When I fold my arms over the top bar of the chain-link fence—the stage barricade, ready to be gripped and leaned on, to rest against—and the Whelen Cadillac comes by in first again, low and rumbling—you stand ten feet from the kickdrum because you want to feel it, physically, presently, with no interference—I catch the distant note of the Aston coming from uphill. I close my eyes to listen to the music.

This is not my ritual. This is not my site of re-creation. This is not my eternal return. There is no more "one room where we are all together like this" anymore; and so, the conduit I had to sacred time for nine years of my life is severed. And the conduit was weaker to begin with: I am not Eliade's archaic human who can abolish history when the New Year comes. I am the modern, historical human who understands the irreversible forward motion of time, and the terror of history: what is lost is lost, and something new must take its place, and be reckoned with. We're afforded very few opportunities to experience sacred time, in the limited capacity left to us to experience the return at all.
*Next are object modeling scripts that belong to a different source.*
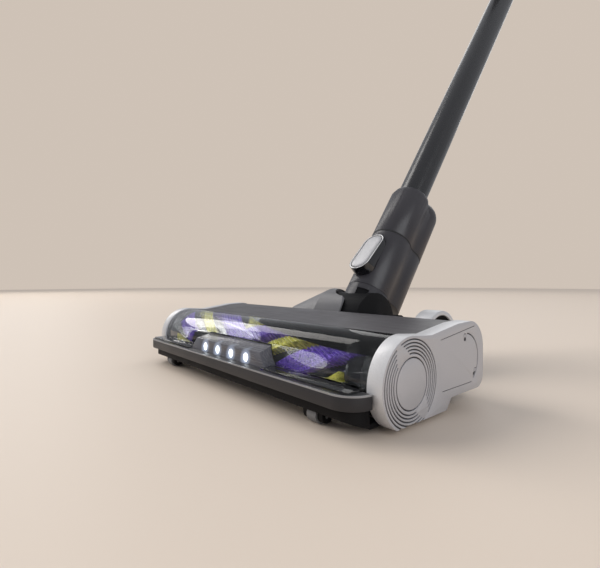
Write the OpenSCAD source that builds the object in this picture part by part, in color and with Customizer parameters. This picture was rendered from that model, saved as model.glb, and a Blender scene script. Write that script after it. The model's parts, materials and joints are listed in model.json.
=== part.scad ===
// Cordless stick vacuum: a floor head with a brush roller, a tilting neck, a wand and a hand unit.
// The head stands on the floor at z = 0 and faces -Y. The origin is under the middle of the whole.
// Head pieces are drawn with y = 0 on the brush axis. Wand and hand pieces are drawn in the wand's
// own frame: z runs up the wand from the tilt axis, and +y points to its underside.

/* [Floor head] */
// Length of the head over both end caps
head_len = 300; // [260:1:340]
// Thickness of each end cap
cap_t = 10.7; // [10:0.1:13]
// Outer wall of an end cap
cap_wall = 3; // [2:0.1:3.4]
// Radius of the end caps around the brush
cap_r = 27.7; // [27.4:0.1:29]
// Height of the brush axis above the floor
brush_z = 26.5; // [26:0.1:28]
// Height of the end caps' flat sole above the floor
sole_z = 3; // [2:0.1:4]
// Depth of the head behind the brush axis
head_rear = 89.2; // [86:0.1:92]
// Height of the head's rear top edge
head_top = 57.8; // [56:0.1:60]
// Radius of the rounded rear top edge
rear_top_r = 19.5; // [16:0.1:21]
// Radius of the lower rear edge
rear_low_r = 9; // [6:0.1:12]
// Depth of the low front part of the sole behind the brush axis
step_y = 38.3; // [36:0.1:40]
// Rise of the sole behind the step
step_rise = 7.2; // [6:0.1:8]
// How far the cover and window lie below the end caps' rims
skin_inset = 0.9; // [0.6:0.1:1.2]
// Thickness of the top cover and window
skin_t = 1.8; // [1.5:0.1:2]
// Distance behind the brush axis at which the window meets the cover
window_rear = 10; // [8:0.1:12]
// Thickness of the chassis end walls
side_t = 5.5; // [5:0.1:7]
// Thickness of the base plate
plate_t = 3; // [2.4:0.1:3.4]

/* [Brush roller] */
// Radius over the bristles
bristle_r = 24.5; // [23.5:0.1:24.6]
// Radius of the roller core
core_r = 16; // [14:0.1:18]
// Radius of the roller's end shaft
roller_shaft_r = 3.95; // [3:0.05:4.5]
// Outer radius of the ball bearing
bearing_r = 9.5; // [8:0.1:10.5]
// Width of the ball bearing
bearing_w = 5; // [4:0.1:5.5]
// Radius on which the end cap turns
cap_boss_r = 12; // [11:0.1:14]
// Radius of the drive hub's shaft
hub_shaft_r = 6; // [5:0.1:7]
// Corner radius of the hexagonal drive dog
dog_r = 8; // [7:0.1:9]
// Radius of the roller's belt pulley
roller_pulley_r = 12.2; // [10:0.1:13]
// Radius of the motor's belt pulley
motor_pulley_r = 6.1; // [5:0.1:8]
// Turn of the bristle strips over half the roller
bristle_turn = 150; // [90:5:200]

/* [Front] */
// Distance of the bumper's front from the brush axis
bumper_front = 44.5; // [42:0.1:48]
// Height of the bumper's lower edge
bumper_z = 16; // [14:0.1:17]
// Height of the bumper strip
bumper_h = 8.5; // [7.5:0.1:9.5]
// Half length of the bumper
bumper_half = 144; // [140:1:146]
// Corner radius of the bumper in plan
bumper_corner = 16; // [10:0.5:16]
// Half width of the headlight housing at its foot
light_half = 56.5; // [50:0.5:60]
// Half width of the headlight housing at its top
light_top_half = 46; // [40:0.5:48]
// Spacing of the headlights
light_pitch = 21; // [18:0.5:22]
// Radius of a headlight lens
lens_r = 3.4; // [3:0.1:3.8]
// Height of the gap under the sloping front edge
front_gap = 11; // [8:0.5:13]
// Radius of a front wheel
front_wheel_r = 5.5; // [5:0.1:6]
// Distance of each front wheel from its end of the head
front_wheel_in = 45; // [35:1:70]

/* [Hinge and rear wheels] */
// Distance of the tilt axis behind the brush axis
pivot_y = 122; // [121:0.1:126]
// Height of the tilt axis
pivot_z = 42; // [41:0.1:44]
// Radius of the hinge barrel
barrel_r = 31; // [30.5:0.1:32]
// Half length of the hinge barrel
barrel_half = 26.5; // [25:0.1:27]
// Radius of the hinge pins
pin_r = 6; // [5:0.1:6.5]
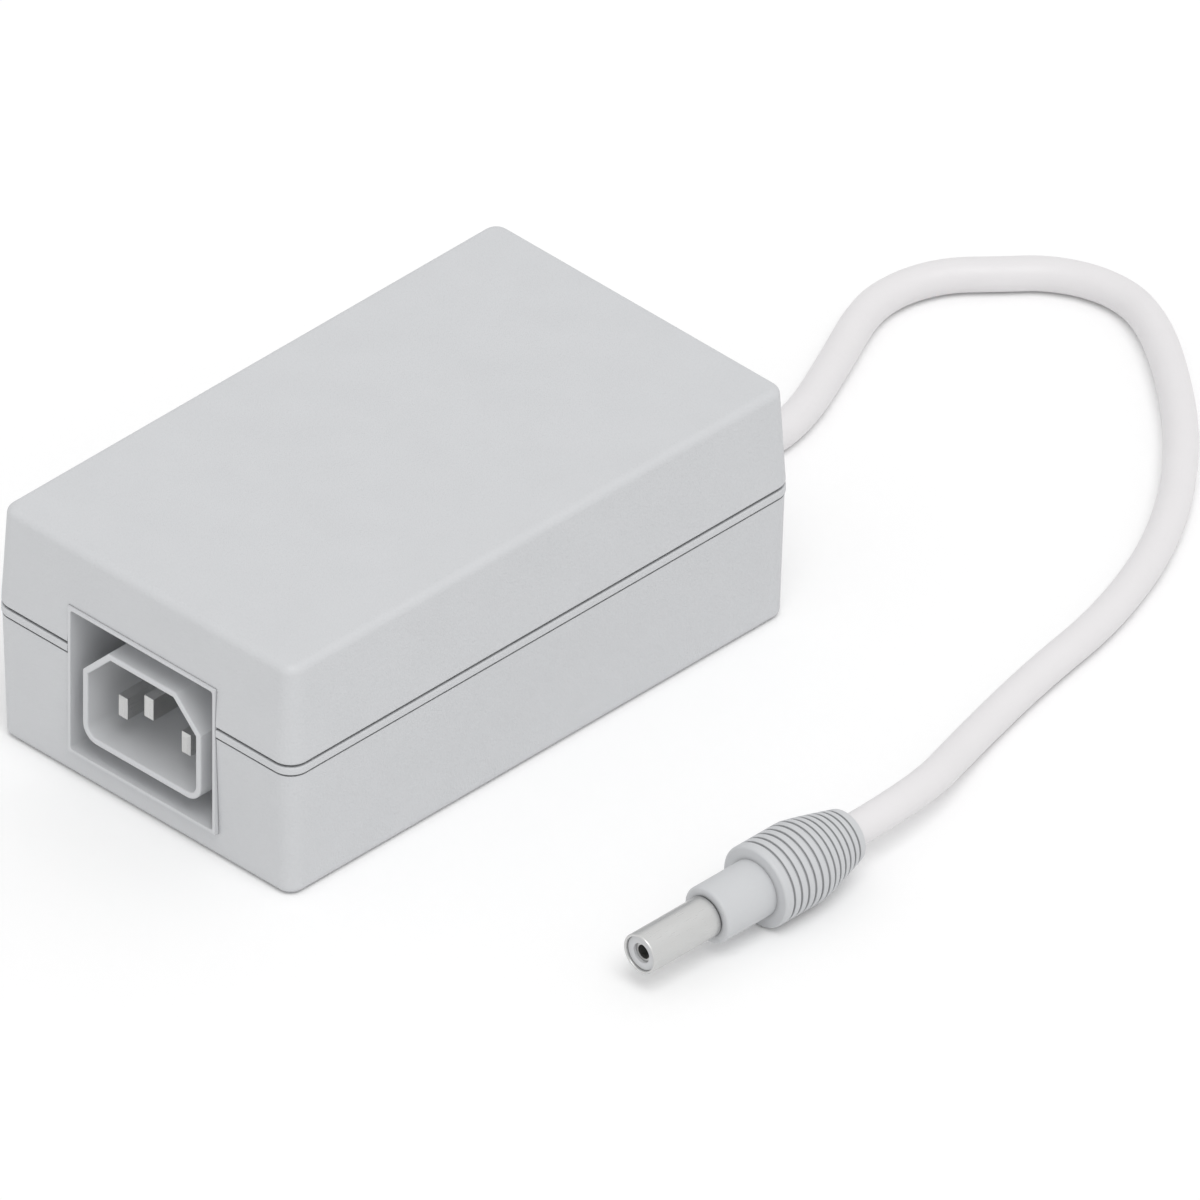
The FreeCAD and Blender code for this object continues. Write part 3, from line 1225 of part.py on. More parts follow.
def tube(label, points, radius):
    """Round tube along a route, with its bend radii and volume printed."""
    path, radii = route_path(points)
    start = FreeCAD.Vector(*points[0])
    ring = Part.makeCircle(radius, start, FreeCAD.Vector(*points[1]) - start)
    solid = path.makePipeShell([Part.Wire([ring])], True, False)
    expected = math.pi * radius * radius * path.Length
    print(f"{label}: length {path.Length:.1f}, volume {solid.Volume / expected:.4f} of section times length")
    print(f"{label}: bend radii " + ", ".join(f"{value:.1f}" for value in radii))
    piece = DOC.addObject("Part::Feature", label)
    piece.Label = label
    piece.Shape = solid
    PIECES.append(piece)
    return piece


def output_lead(label, side):
    """Insulated lead from the strain relief down to its pad on the board."""
    x = plain(S.lead_spread) * side
    start = plain(RELIEF_INNER_Y - S.relief_flange_depth)
    pad_y = plain(BOARD_REAR - S.relief_neck)
    height = plain(S.exit_height)
    points = [(x, start, height), (x, pad_y, height), (x, pad_y, plain(BOARD_TOP))]
    return tube(label, points, plain(S.lead_radius))


def plug_body(label, front):
    """Body on the plug's axis, its own Z running back along the plug."""
    return new_body(label, S.plug_place, front, S.grip_radius, TURN_BACK)


def grip_envelope(place):
    """Radius over the rings of the grip at a distance from its front."""
    if plain(place) <= plain(S.grip_straight):
        return S.grip_radius
    share = (place - S.grip_straight) / S.grip_taper
    return S.grip_radius - (S.grip_radius - S.grip_end) * share * share


def plug_grip():
    """Ringed grip, straight and then tapering to the cord, hollow at the front for the collar's tail."""
    body = plug_body("plug_grip", GRIP_FRONT)
    rings = int(plain(S.grip_ribs))
    whole = S.grip_straight + S.grip_taper
    pitch = whole / rings
    tail = S.collar_tail + S.nest_gap
    corners = [(0.0, S.barrel_root), (tail, S.barrel_root), (tail, 0.0)]
    for ring in range(rings):
        start = pitch * ring
        stop = start + pitch * 0.72
        corners += [(grip_envelope(start), start), (grip_envelope(stop), stop)]
        if ring < rings - 1:
            after = start + pitch
            floor = grip_envelope(after) - S.grip_groove
            corners += [(floor, stop), (floor, after)]
    dome = grip_envelope(whole) - S.grip_groove
    corners += [(dome, whole), (0.0, whole)]
    turned(body, "grip", *corners)
    ease(
        body, "shoulder", S.grip_groove * 1.6,
        lambda edge: lies_at(edge, "Z", 0.0) and lies_at_radius(edge, S.grip_radius),
    )
    return body


def plug_collar():
    """Smooth collar with a socket for the barrel and a tail inside the grip."""
    body = plug_body("plug_collar", COLLAR_FRONT)
    bore = S.barrel_radius - S.barrel_step + S.nest_gap
    length = S.collar_length
    turned(
        body, "collar",
        (0.0, S.barrel_root), (bore, S.barrel_root), (bore, 0.0),
        (S.collar_radius, 0.0), (S.collar_radius, length), (S.collar_tail, length),
        (S.collar_tail, length + S.barrel_root), (0.0, length + S.barrel_root),
    )
    ease(
        body, "front_edge", S.collar_radius * 0.1,
        lambda edge: lies_at(edge, "Z", 0.0) and lies_at_radius(edge, S.collar_radius),
    )
    return body


def plug_barrel():
    """Metal sleeve of the plug, eased at its mouth, with a thinner root in the collar."""
    body = plug_body("plug_barrel", PLUG_TIP)
    inner = S.barrel_radius - S.barrel_wall
    root = S.barrel_radius - S.barrel_step
    shoulder = S.barrel_length - S.barrel_step
    length = S.barrel_length + S.barrel_root
    turned(
        body, "sleeve",
        (inner, 0.0), (S.barrel_radius, 0.0), (S.barrel_radius, shoulder),
        (root, shoulder), (root, length), (inner, length),
    )
    ease(body, "mouth", S.barrel_wall * 0.4, lambda edge: lies_at(edge, "Z", 0.0))
    return body


def plug_insulator():
    """Plastic ring between the sleeve and the centre contact."""
    body = plug_body("plug_insulator", PLUG_TIP + S.tip_recess)
    outer = S.barrel_radius - S.barrel_wall - S.nest_gap
    inner = S.bore_radius + S.contact_wall + S.nest_gap
    length = S.barrel_length + S.barrel_root - S.tip_recess
    turned(body, "ring", (inner, 0.0), (outer, 0.0), (outer, length), (inner, length))
    return body


def plug_contact():
    """Centre contact: a tube that takes the pin of the mating jack, closed at its back."""
    body = plug_body("plug_contact", PLUG_TIP + S.tip_recess * 2)
    outer = S.bore_radius + S.contact_wall
    length = S.barrel_length + S.barrel_root - S.tip_recess * 2
    depth = length - S.barrel_root
    turned(
        body, "tube",
        (S.bore_radius, 0.0), (outer, 0.0), (outer, length),
        (0.0, length), (0.0, depth), (S.bore_radius, depth),
    )
    return body


def check_and_export():
    """Refuses a failed feature or a broken solid, then writes one file for each sub-part."""
    DOC.recompute()
    for item in DOC.Objects:
        if "Invalid" in item.State or "Error" in item.State:
            raise ValueError(f"{item.Name}: {item.State}")
    for piece in PIECES:
        shape = piece.Shape
        if shape.isNull() or not shape.isValid() or not shape.Solids:
            raise ValueError(f"{piece.Label}: no valid solid")
        shape.exportStep(f"parts/{piece.Label}.step")
        print(f"{piece.Label}: {len(shape.Solids)} solids, {shape.Volume:.1f} cubic millimetres")


def build():
    """Builds every sub-part of the power supply."""
    lower_shell()
    upper_shell()
    case_screws()
    inlet_housing()
    inlet_pin("line_pin", S.pin_pitch / 2, LOW_PINS, S.pin_setback, S.pin_leg_gap)
    inlet_pin("neutral_pin", -S.pin_pitch / 2, LOW_PINS, S.pin_setback, S.pin_leg_gap)
    inlet_pin("earth_pin", 0.0, HIGH_PIN, S.earth_setback, S.earth_leg_gap)
    circuit_board()
    board_screws()
    insulation_sheet()
    fuse()
    disc_part("thermistor", THERMISTOR_X, FRONT_ROW)
    disc_part("varistor", VARISTOR_X, FRONT_ROW)
    mains_capacitor()
    choke_base()
    choke_core()
    choke_winding("choke_winding_line", -WINDING_SWEEP / 2)
    choke_winding("choke_winding_neutral", 180.0 - WINDING_SWEEP / 2)
    bridge_rectifier()
    can("bulk_capacitor", BULK_X, BULK_Y, S.bulk_radius, S.bulk_height)
    for label, y, hand, package, screw in (
        ("primary_heatsink", PRIMARY_SINK_Y, RIGHT_HAND, "switching_transistor", "primary_sink_screw"),
        ("secondary_heatsink", SECONDARY_SINK_Y, LEFT_HAND, "output_rectifier", "secondary_sink_screw"),
    ):
        heatsink(label, y, hand)
        power_package(package, y, hand)
        sink_screw(screw, y, hand)
    transformer_core("transformer_core_front", RIGHT_HAND)
    transformer_core("transformer_core_rear", LEFT_HAND)
    transformer_bobbin()
    build_up = transformer_sizes()[2]
    transformer_layer("transformer_winding", 0.0, build_up - S.tape_thickness)
    transformer_layer("transformer_tape", build_up - S.tape_thickness, build_up)
    chip("control_chip", CHIP_X, CORE_Y - S.part_gap, 4)
    chip("optocoupler", CHIP_X, CORE_Y + S.chip_pitch * 3 + S.part_gap, 2)
    can("output_capacitor_1", OUTPUT_X, OUTPUT_Y, S.output_radius, S.output_height)
    can("output_capacitor_2", 0.0, OUTPUT_Y, S.output_radius, S.output_height)
    filter_core()
    filter_winding()
    disc_part("safety_capacitor", SAFETY_X, LAST_ROW + S.disc_thickness)
    resistor("snubber_resistor", RESISTOR_X, LAST_ROW - S.part_gap)
    resistor("bleeder_resistor", RESISTOR_X, CHOKE_REAR + S.part_gap + S.resistor_radius)
    strain_relief()
    output_lead("positive_lead", 1)
    output_lead("negative_lead", -1)
    tube("dc_cord", CORD_ROUTE, plain(S.cord_radius))
    plug_grip()
    plug_collar()
    plug_barrel()
    plug_insulator()
    plug_contact()
    check_and_export()


build()
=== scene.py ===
import json
import logging
import math
from collections.abc import Iterable, Sequence
from dataclasses import dataclass, field
from enum import Enum

import bpy
import numpy as np
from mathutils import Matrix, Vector


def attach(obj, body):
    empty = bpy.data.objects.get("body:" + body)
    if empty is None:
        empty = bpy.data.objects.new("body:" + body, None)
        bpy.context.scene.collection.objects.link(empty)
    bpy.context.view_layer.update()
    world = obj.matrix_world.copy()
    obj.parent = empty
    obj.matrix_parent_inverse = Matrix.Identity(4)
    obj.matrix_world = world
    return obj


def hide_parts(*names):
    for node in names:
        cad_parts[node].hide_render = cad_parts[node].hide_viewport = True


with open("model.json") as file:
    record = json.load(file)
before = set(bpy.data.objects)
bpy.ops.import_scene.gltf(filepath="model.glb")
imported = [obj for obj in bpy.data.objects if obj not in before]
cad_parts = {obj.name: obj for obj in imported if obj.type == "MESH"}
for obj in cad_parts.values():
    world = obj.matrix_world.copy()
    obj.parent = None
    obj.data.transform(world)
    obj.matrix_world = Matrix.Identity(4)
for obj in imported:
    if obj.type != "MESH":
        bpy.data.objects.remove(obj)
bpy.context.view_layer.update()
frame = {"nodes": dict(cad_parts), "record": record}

BODY = "root"
MM = 0.001
LOG = logging.getLogger("power_supply")

Colour = tuple[float, float, float]
Place = tuple[float, float, float]
Socket = bpy.types.NodeSocket

# Most of a noise pattern lies between these two values.
NOISE_LOW, NOISE_HIGH = 0.3, 0.7
# Openness at which a face counts as shut in, and at which it counts as free, for the painted crease shade.
SHUT_IN, FREE = 0.25, 0.85
# Length of one wave of the wave texture at scale 1.
WAVE_PERIOD = 0.314
# Numbers of a mix node's two colour inputs and of its colour output.
FIRST_COLOUR, SECOND_COLOUR, MIXED_COLOUR = 6, 7, 2
# Points round a plain turned piece.
TURN_STEPS = 128
# An edge that turns by more than this is kept sharp.
SHARP_TURN = math.radians(50.0)


class Axis(Enum):
    """Direction that a pattern runs along."""

    X = (1.0, 0.0, 0.0)
    Y = (0.0, 1.0, 0.0)
    Z = (0.0, 0.0, 1.0)

    def stretch(self, factor: float) -> Place:
        """Factor on this axis and 1 on the others; a small one draws a pattern out along the axis."""
        x, y, z = (factor if share else 1.0 for share in self.value)
        return x, y, z


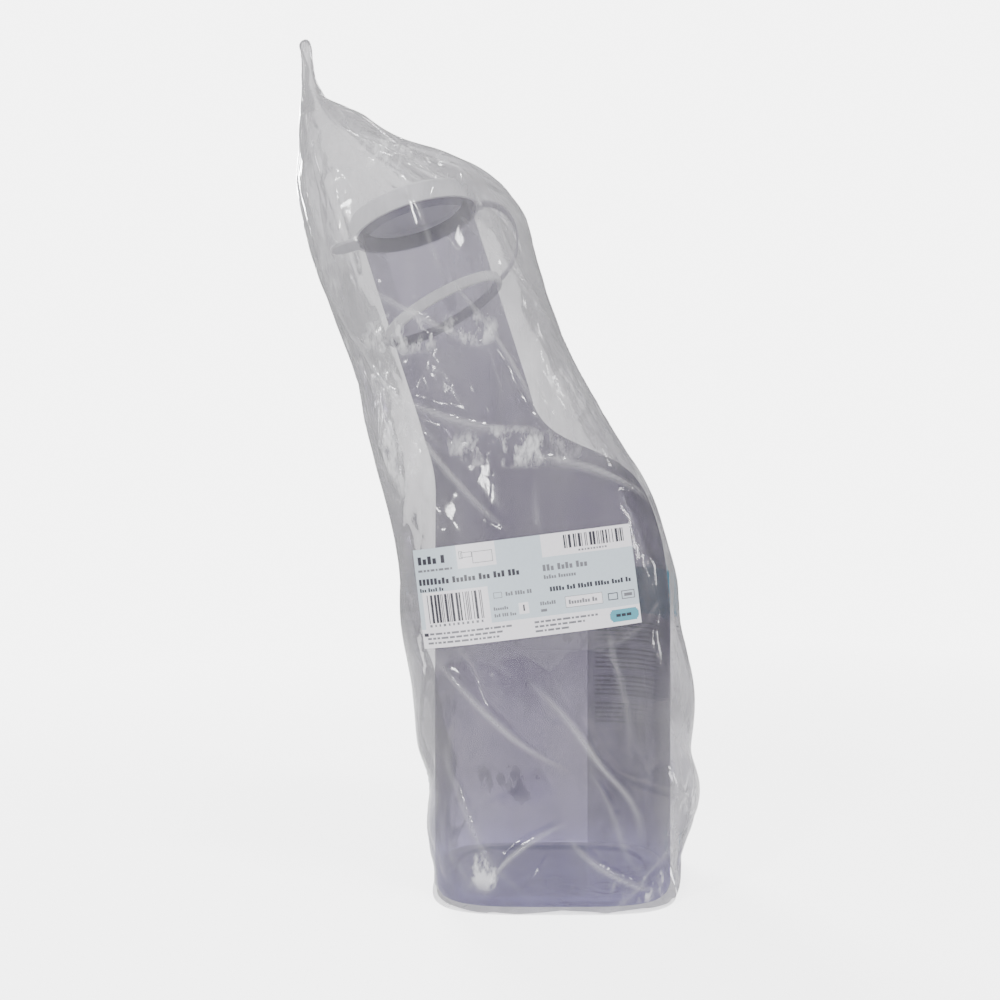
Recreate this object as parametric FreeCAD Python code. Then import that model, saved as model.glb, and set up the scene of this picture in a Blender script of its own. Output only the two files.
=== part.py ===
import FreeCAD, Part
import math
import os

# A urine bottle with a tethered snap lid, standing in its clear supply bag.
# Millimetres, +Z up. X runs across the bottle, the front is -Y, the neck leans towards -X.
# The origin is on the resting plane, under the middle of the bottle's base.

os.makedirs("parts", exist_ok=True)

V = FreeCAD.Vector

# ---------------------------------------------------------------- driving dimensions
BODY_LEFT = -56.0  # the body's flanks
BODY_RIGHT = 55.5
BODY_HALF_DEPTH = 42.0
WALL = 1.3  # blown wall of the bottle
BASE_Z = 0.8  # the bottle's foot, just above the bag's bottom
PUSH_UP = 2.4  # height of the recess under the base
FOOT_WIDTH = 9.0
HEEL_RISE = 4.6  # from the foot to the straight flanks
MARK_R = 7.0  # the round mould mark on the base
MARK_LINE = 1.0
MARK_DOT_R = 2.0
MARK_RISE = 0.5
MARK_SUNK = 0.45
MARK_X = 24.0
MARK_Y = -22.0

LEAN = 17.8  # degrees that the neck leans from upright
NECK_R = 28.0
LID_TOP = V(-68.8, 0, 326.5)  # middle of the lid's top face
RIM_DROP = 2.0  # from the lid's top down to the mouth's rim
BEAD_R = 30.2
BEAD_HEIGHT = 4.0

LID_R = 32.0
LID_SKIRT = 9.0
LID_PLATE = 1.5
SKIRT_GAP = 0.4
LIP_ROOT_R = 26.3
LIP_TIP_R = 24.7
LIP_DEPTH = 4.0
LIP_WALL = 1.2
TAB_REACH = 43.5
TAB_HALF_WIDTH = 7.0
TAB_THICK = 1.4

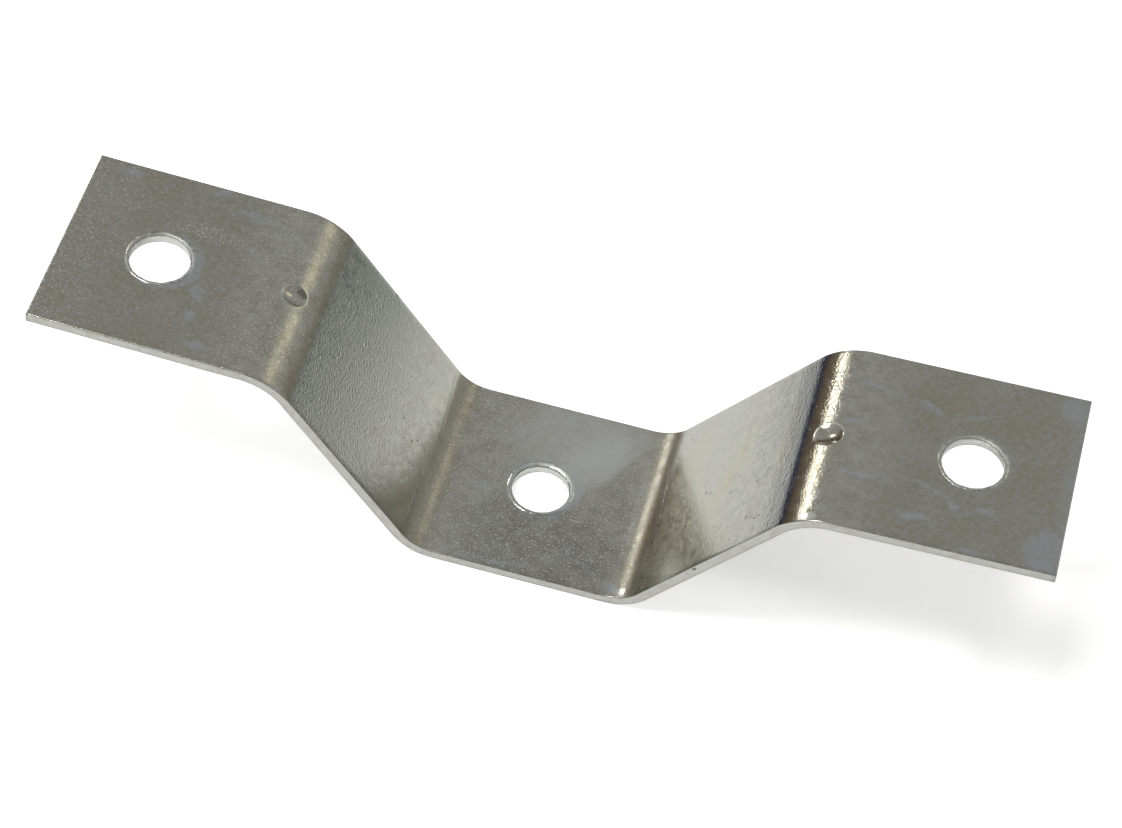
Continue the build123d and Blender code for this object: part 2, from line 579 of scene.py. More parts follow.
class Nodes:
    """Lays out a material's nodes."""

    def __init__(self, tree):
        self.tree = tree
        self.count = 0
        tree.nodes.clear()

    def feed(self, socket, value):
        """Links or sets one input. A plain colour gets an alpha of 1."""
        if isinstance(value, bpy.types.NodeSocket):
            self.tree.links.new(value, socket)
        elif socket.type == "RGBA" and len(value) == 3:
            socket.default_value = (*value, 1.0)
        else:
            socket.default_value = value

    def add(self, kind, inputs=None, **settings):
        """Adds a node in the next free place, with its settings and inputs."""
        node = self.tree.nodes.new(kind)
        node.location = (220 * (self.count // 6), -260 * (self.count % 6))
        self.count += 1
        for name, value in settings.items():
            setattr(node, name, value)
        for name, value in (inputs or {}).items():
            self.feed(node.inputs[name], value)
        return node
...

But when I hear the engines coming, I open my eyes, and I turn my head away from the track, to Peter in his olive drab army surplus hat. The Wayne Taylor Cadillacs and the Aston pass by, low and high notes intertwining just like they did at a vintage race in Riverside some 40 years ago.

The rest of the field drones by in front of us. The Aston rounds the bend, and wails away behind us as it circles the Boot. We can still hear it faintly in the distance for a few long seconds. Peter, looking out at the track, breaks into a grin.